\documentclass{article}
\usepackage{url}
%\VignetteIndexEntry{A survey analysis example}
\usepackage{Sweave}
\author{Thomas Lumley}
\title{A survey analysis example}

\begin{document}
\maketitle

This document provides a simple example analysis of a survey data set,
a subsample from the California Academic Performance Index, an annual
set of tests used to evaluate California schools. The API website,
including the original data files are at
\url{http://api.cde.ca.gov}. The subsample was generated as a teaching
example by Academic Technology Services at UCLA and was obtained from
\url{http://www.ats.ucla.edu/stat/stata/Library/svy_survey.htm}.

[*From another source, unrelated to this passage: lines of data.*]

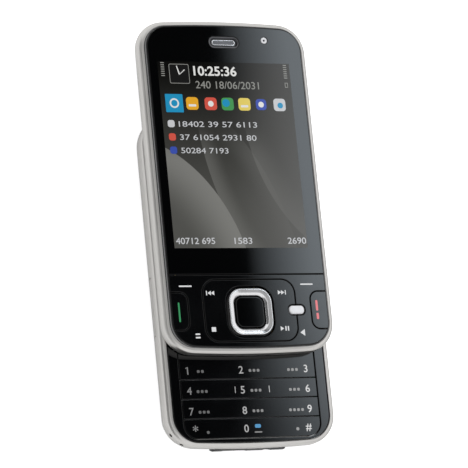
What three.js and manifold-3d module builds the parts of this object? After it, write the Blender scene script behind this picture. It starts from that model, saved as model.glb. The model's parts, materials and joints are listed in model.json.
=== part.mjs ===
// Dual slide mobile phone, lying on its back with the slider pushed up over the number pad.
// Millimetres. +Z comes out of the screen, +Y points to the earpiece end, +X to the user's right.
// The origin is on the table, under the middle of the open phone.
import * as THREE from "three";
import { mergeVertices } from "three/addons/utils/BufferGeometryUtils.js";
import Module from "manifold-3d";

const wasm = await Module();
wasm.setup();

// Outline that the slider and the base share
const bodyWidth = 54.4;
const baseSideTuck = 0.4;
const cornerRadius = 9;
const leastCorner = 2;
const crownRadius = 360;
const sliderLength = 102;
const baseLength = 100.7;

// Heights of the stack
const baseHeight = 11.5;
const slideGap = 0.4;
const sliderHeight = 5.6;

// Length of the base that the slider uncovers at each end
const numberZoneLength = 26.7;
const mediaZoneLength = 13.6;

// Clearances
const fitGap = 0.3;
const seamGap = 0.25;
const cutOver = 1;
const mergeTolerance = 0.0001;

// Facets
const cornerSteps = 6;
const crownSteps = 6;
const keyCornerSteps = 4;
const roundSteps = 20;
const smallRoundSteps = 12;

// Metal frame of the base
const frameFoot = 4;
const frameRimSide = 1.75;
const frameRimEnd = 1.2;
const frameWallSide = 3;
const frameWallEnd = 4.4;
const shelfDrop = 1.6;
// Height share, then side and end inset as shares of the side rim
const frameProfileShares = [
  [0, 0.7, 1.5],
  [0.27, 0.2, 0.46],
  [0.53, 0, 0],
  [0.76, 0, 0],
  [0.9, 0.15, 0.15],
  [0.98, 0.4, 0.34],
  [1, 0.55, 0.46],
];

// Back shell under the frame, split into the battery cover and the camera housing
const backWall = 1;
const shellWall = 1.1;
const shellReach = 8.2;
const coverSplitFromTop = 37.1;
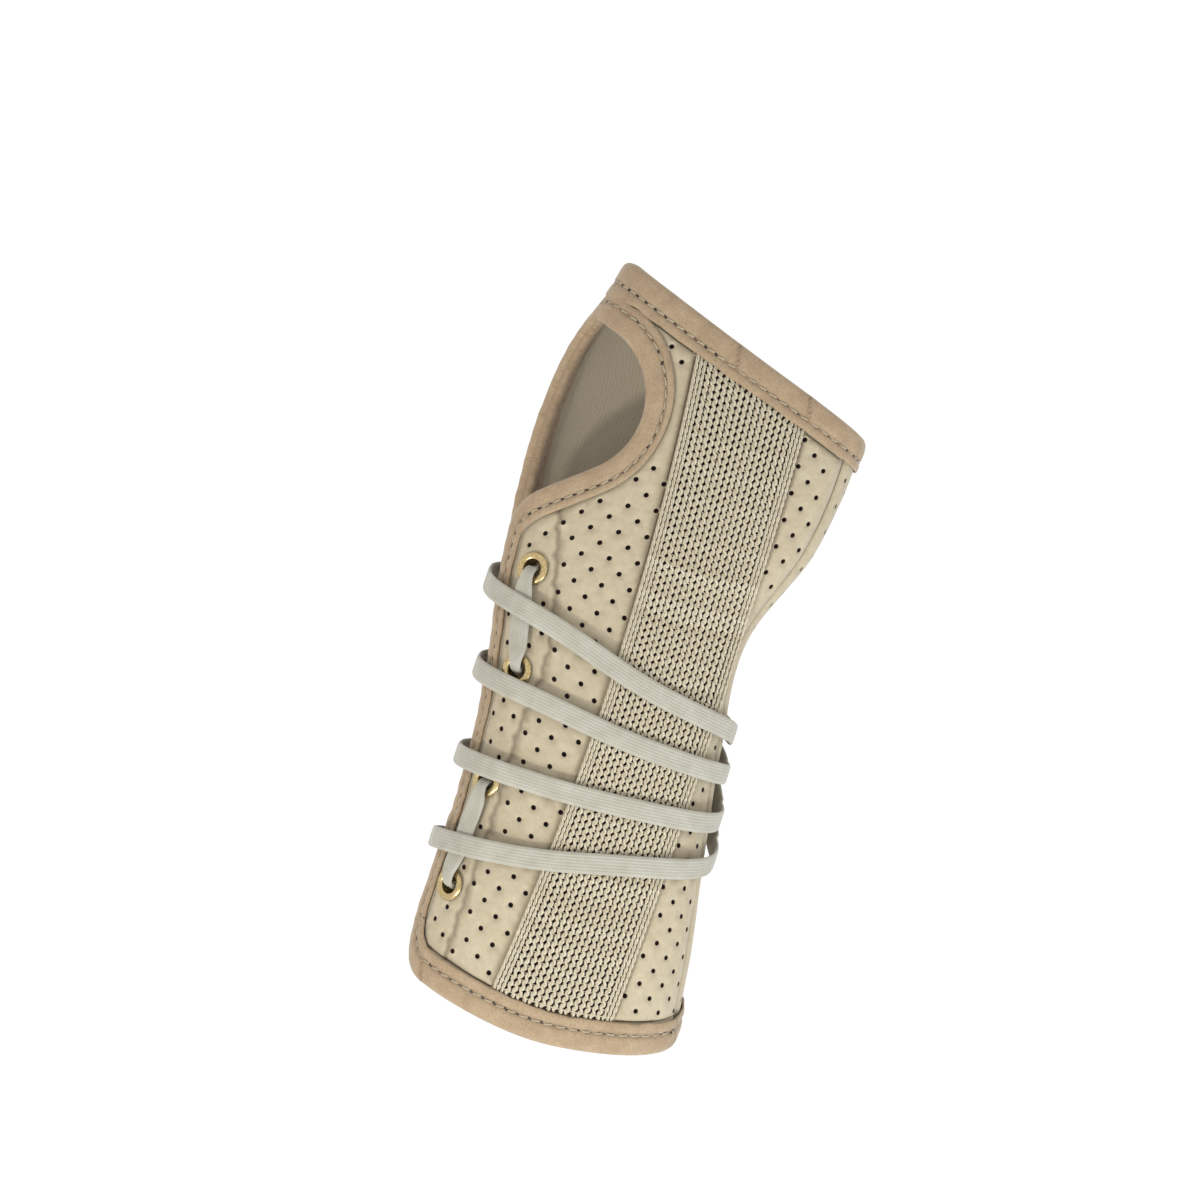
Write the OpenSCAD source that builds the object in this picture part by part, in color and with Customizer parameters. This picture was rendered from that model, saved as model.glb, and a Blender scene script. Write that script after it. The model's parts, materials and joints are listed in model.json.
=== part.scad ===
// Lace-up wrist splint for a left hand.
// +Z runs from the forearm to the fingers, -Y is the palm side and -X the thumb side.
// The origin is the middle of the arm passage at the wrist.

/* [Shell] */
// Height of the hand edge above the wrist, at the middle of the palm
hand_z = 106.5; // [100:0.5:110]
// Drop of the hand edge for each millimetre towards the little finger
hand_slope = 0.33; // [0.2:0.01:0.36]
// Height of the forearm edge at the thumb and little-finger sides
arm_z = -78; // [-82:0.5:-74]
// Extra reach of the forearm edge at the middle of the palm side
palm_droop = 11; // [4:0.5:12]
// Rise of the forearm edge at the middle of the back
back_rise = 4; // [0:0.5:6]
// Radius of the curve of the palm line, seen from the side
palm_r = 600; // [560:10:700]
// Thickness of the suede-finish panels
panel_t = 1.6; // [1.2:0.1:1.8]
// Thickness of the brushed lining
lining_t = 0.8; // [0.5:0.1:0.9]

/* [Edge tape] */
// Width of the folded edge tape
tape_w = 8; // [6:0.5:8]
// Width of the edge tape round the thumb hole
thumb_tape_w = 7; // [6:0.5:7]
// Thickness of one ply of the edge tape
tape_t = 0.6; // [0.4:0.1:0.6]

/* [Laced opening] */
// Angle of the palm flap's free edge, measured round the arm from the palm
palm_edge_angle = -77; // [-80:1:-74]
// Angle of the back flap's free edge
back_edge_angle = 263; // [260:1:266]
// Radius of the flaps' forearm corners
corner_r = 12; // [8:1:14]
// Bore radius of an eyelet
eyelet_bore_r = 2.5; // [2.4:0.05:2.7]
// Outer radius of an eyelet's rolled rim
eyelet_rim_r = 4.5; // [4.2:0.1:4.5]
// Width of the flat elastic lace
lace_w = 5.8; // [5:0.1:6]
// Thickness of the flat elastic lace
lace_t = 1.2; // [1:0.1:1.2]

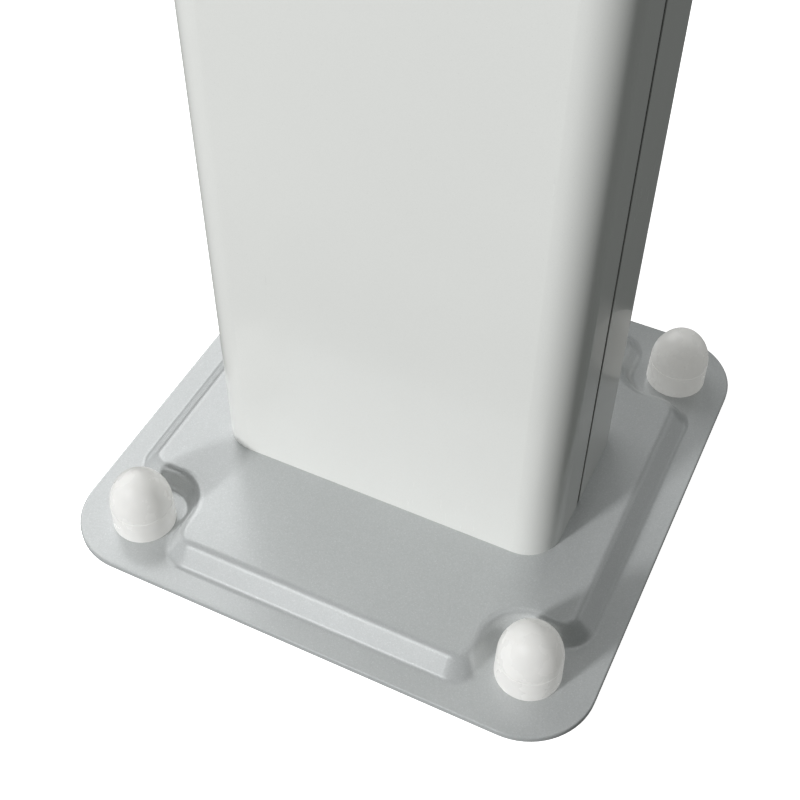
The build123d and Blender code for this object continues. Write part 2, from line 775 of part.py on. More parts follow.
def make_transformer():
    """Make the ring transformer on its pad, with the dished washer and bolt that hold it."""
    place = [(transformer_x, transformer_z)]
    pad_depth = 1.0
    washer_depth = 2.0
    front = tray_face + pad_depth + transformer_depth
    with BuildPart() as rubber_pad:
        disc(tray_face, place, transformer_radius - 2, pad_depth)
        disc(tray_face, place, transformer_bolt_radius + 0.3, pad_depth, Mode.SUBTRACT)
    finish(rubber_pad, "transformer_pad")
    with BuildPart() as transformer:
        disc(tray_face + pad_depth, place, transformer_radius, transformer_depth)
        disc(tray_face + pad_depth, place, transformer_core, transformer_depth, Mode.SUBTRACT)
        rims = transformer.edges().filter_by(GeomType.CIRCLE)
        fillet(rims.filter_by(lambda rim: rim.radius > transformer_core + 1), 7)
        fillet(transformer.edges().filter_by(GeomType.CIRCLE).filter_by(
            lambda rim: rim.radius < transformer_core + 1), 3)
    finish(transformer, "transformer")
    with BuildPart() as washer:
        disc(front, place, transformer_core + 12, washer_depth)
        fillet(washer.edges().group_by(Axis.Y)[0], 1.5)
        disc(front, place, transformer_bolt_radius + 0.3, washer_depth, Mode.SUBTRACT)
    finish(washer, "transformer_washer")
    with BuildPart() as bolt:
        with BuildSketch(Plane.XZ.offset(front + washer_depth)):
            with Locations(*place):
                RegularPolygon(5, 6, major_radius=False)
        extrude(amount=3)
        disc(front + washer_depth, place, transformer_bolt_radius,
             mast_face - 5 - front - washer_depth)
    finish(bolt, "transformer_bolt")


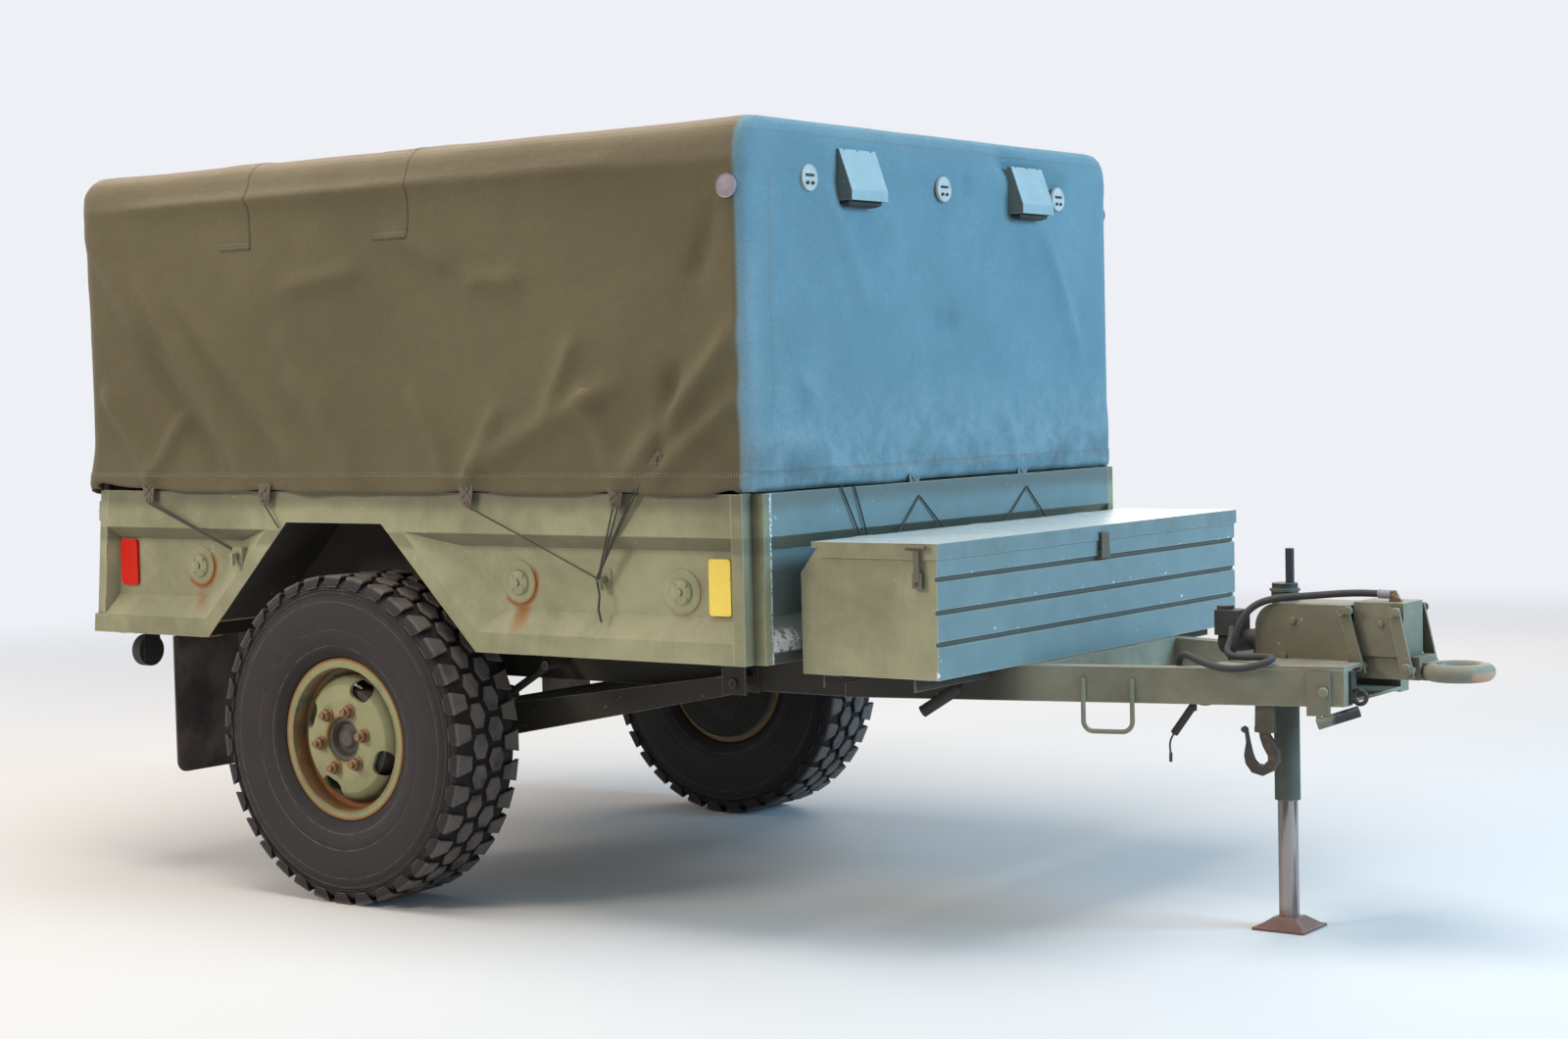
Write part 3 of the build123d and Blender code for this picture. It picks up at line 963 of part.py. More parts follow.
def cord(name, points, radius):
    """A cord's plain tube: straight runs joined by tangent arcs as large as the runs allow."""
    points = [Vector(*point) for point in points]
    radii = []
    for n in range(1, len(points) - 1):
        before, after = points[n] - points[n - 1], points[n + 1] - points[n]
        turn = math.radians(before.get_angle(after))
        radii.append(0.45 * min(before.length, after.length) / math.tan(turn / 2))
    path = FilletPolyline(*points, radius=radii)
    tube = sweep(Plane(origin=points[0], z_dir=path % 0) * Circle(radius), path)
    print(name, "radii", [round(bend) for bend in radii], "length", round(path.length),
          "volume share", round(tube.volume / (math.pi * radius**2 * path.length), 4))
    save(name, tube)


def save_jack():
    bottom, top = JACK_TUBE_BOTTOM, HEAD_TOP
    tube = rod((JACK_X, 0, bottom), (JACK_X, 0, top), JACK_TUBE_RADIUS)
    tube -= rod((JACK_X, 0, bottom - 1), (JACK_X, 0, top + 1), JACK_LEG_RADIUS + SEAT)
    cap_radius = 38.5
    cap = rod((JACK_X, 0, top), (JACK_X, 0, top + 26), cap_radius - 4)
    cap += rod((JACK_X, 0, top + 26), (JACK_X, 0, top + 32), cap_radius)
    cap += rod((JACK_X, 0, top + 32), (JACK_X, 0, top + 46), cap_radius - 6)
    cap += rod((JACK_X + 14, 0, top + 40), (JACK_X + 14, 0, top + 134), 11)
    save("jack_outer_tube", tube + cap)
    half = FOOT_SIDE / 2
    plate = block(JACK_X - half, JACK_X + half, -half, half, 0, FOOT_EDGE)
    crown = Pos(JACK_X, 0, FOOT_EDGE) * loft([Rectangle(FOOT_SIDE - 16, FOOT_SIDE - 16),
                                              Pos(0, 0, FOOT_RISE) * Rectangle(60, 60)])
    leg = rod((JACK_X, 0, FOOT_EDGE + FOOT_RISE - 4), (JACK_X, 0, JACK_LEG_TOP), JACK_LEG_RADIUS)
    save("jack_leg", plate + crown + leg)


os.makedirs("parts", exist_ok=True)
save_running_gear()
save_chassis()
save_body()
save_tailgate()
save_side_fittings()
save_canvas()
save_toolbox()
save_head()
save_drawbar_fittings()
save_jack()
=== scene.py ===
# %% [markdown]
# # A covered military cargo trailer
# The trailer is a pressed steel body on two large wheels, under a canvas cover on bows, with a toolbox
# and a drawbar ahead of it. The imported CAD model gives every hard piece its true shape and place.
# This script adds what a CAD model lacks: cloth, tread, nuts, cords, paint, rust and light.

# %% Load the frame
import contextlib
import math
import bmesh
import bpy
import numpy as np
from mathutils import Matrix, Vector, noise


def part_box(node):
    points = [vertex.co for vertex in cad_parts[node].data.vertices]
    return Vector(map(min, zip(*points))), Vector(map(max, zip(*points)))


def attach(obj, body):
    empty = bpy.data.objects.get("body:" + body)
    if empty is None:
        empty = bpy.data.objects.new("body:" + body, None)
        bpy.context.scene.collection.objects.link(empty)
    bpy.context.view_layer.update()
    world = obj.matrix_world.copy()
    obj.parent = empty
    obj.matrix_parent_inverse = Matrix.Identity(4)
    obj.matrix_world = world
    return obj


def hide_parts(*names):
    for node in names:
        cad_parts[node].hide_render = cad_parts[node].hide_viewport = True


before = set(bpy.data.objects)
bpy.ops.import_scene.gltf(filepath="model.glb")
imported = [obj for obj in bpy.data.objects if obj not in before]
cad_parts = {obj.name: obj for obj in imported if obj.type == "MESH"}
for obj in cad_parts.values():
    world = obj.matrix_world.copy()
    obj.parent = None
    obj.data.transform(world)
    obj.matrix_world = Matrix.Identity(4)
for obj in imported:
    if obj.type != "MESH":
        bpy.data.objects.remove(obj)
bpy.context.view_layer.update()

# %% [markdown]
# ## One place to measure from
# The photograph was measured from the middle of the axle, along the ground. Adding AXLE to such a
# distance gives the place in the model, so one helper turns a measured point into a scene point.

# %% Measure from the axle
AXLE = sum(corner[0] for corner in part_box("axle_beam")) / 2
WHEEL_HEIGHT = 0.4575
TRACK = 1.75
LEFT = Matrix.Scale(-1, 4, (0, 1, 0))


def at(x, y, z):
    """A point given by its distance ahead of the axle, to the left and above the ground."""
    return Vector((x + AXLE, y, z))


print("axle at", round(AXLE, 4))

# %% [markdown]
# ## The camera
# The picture was taken from ahead of the trailer's right side at about head height, with a short
# telephoto lens. The place and the turn were found by laying the model's edges over the picture's.
# A camera looks along its own minus Z, so its axes are built from the view direction.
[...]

We have a cluster sample in which 15 school districts were sampled and
then all schools in each district. This is in the data frame
\texttt{apiclus1}, loaded with \texttt{data(api)}. The two-stage sample is
defined by the sampling unit (\texttt{dnum}) and the population
size(\texttt{fpc}).  Sampling weights are computed from the population
sizes, but could be provided separately.
<<>>=
library(survey)
data(api)
dclus1 <- svydesign(id = ~dnum, weights = ~pw, data = apiclus1, fpc = ~fpc)
@ 

The \texttt{svydesign} function returns an object containing the survey data and metadata.
<<>>=
summary(dclus1)
@ 

We can compute summary statistics to estimate the mean, median, and
quartiles of the Academic Performance Index in the year 2000, the
number of elementary, middle, and high schools in the state, the total
number of students, and the proportion who took the test.  Each
function takes a formula object describing the variables and a survey
design object containing the data.
<<>>=
svymean(~api00, dclus1)
svyquantile(~api00, dclus1, quantile=c(0.25,0.5,0.75), ci=TRUE)
svytotal(~stype, dclus1)
svytotal(~enroll, dclus1)
svyratio(~api.stu,~enroll, dclus1)
@

The ordinary R subsetting functions \verb'[' and \texttt{subset} work
correctly on these survey objects, carrying along the metadata needed
for valid standard errors. Here we compute the proportion of high
school students who took the test
<<>>=
svyratio(~api.stu, ~enroll, design=subset(dclus1, stype=="H"))
@ 

The warnings referred to in the output occured because several
school districts have only one high school sampled, making the second
stage standard error estimation unreliable.

Specifying a large number of variables is made easier by the \texttt{make.formula} function
<<>>=
vars<-names(apiclus1)[c(12:13,16:23,27:37)]
svymean(make.formula(vars),dclus1,na.rm=TRUE)
@ 

Summary statistics for subsets can also be computed with
\texttt{svyby}. Here we compute the average proportion of ``English
language learners'' and of students eligible for subsidized school
meals for elementary, middle, and high schools
<<>>=
svyby(~ell+meals, ~stype, design=dclus1, svymean)
@ 


Regression models show that these socieconomic variables predict API score and whether the school achieved its API target
<<>>=
regmodel <- svyglm(api00~ell+meals,design=dclus1)
logitmodel <- svyglm(I(sch.wide=="Yes")~ell+meals, design=dclus1, family=quasibinomial())
summary(regmodel)
summary(logitmodel)
@ 

We can calibrate the sampling using the statewide total for the previous year's API 
<<>>=
gclus1 <- calibrate(dclus1, formula=~api99, population=c(6194, 3914069))
@ 
which improves estimation of some quantities
<<>>=
svymean(~api00, gclus1)
svyquantile(~api00, gclus1, quantile=c(0.25,0.5,0.75), ci=TRUE)
svytotal(~stype, gclus1)
svytotal(~enroll, gclus1)
svyratio(~api.stu,~enroll, gclus1)
@


\end{document}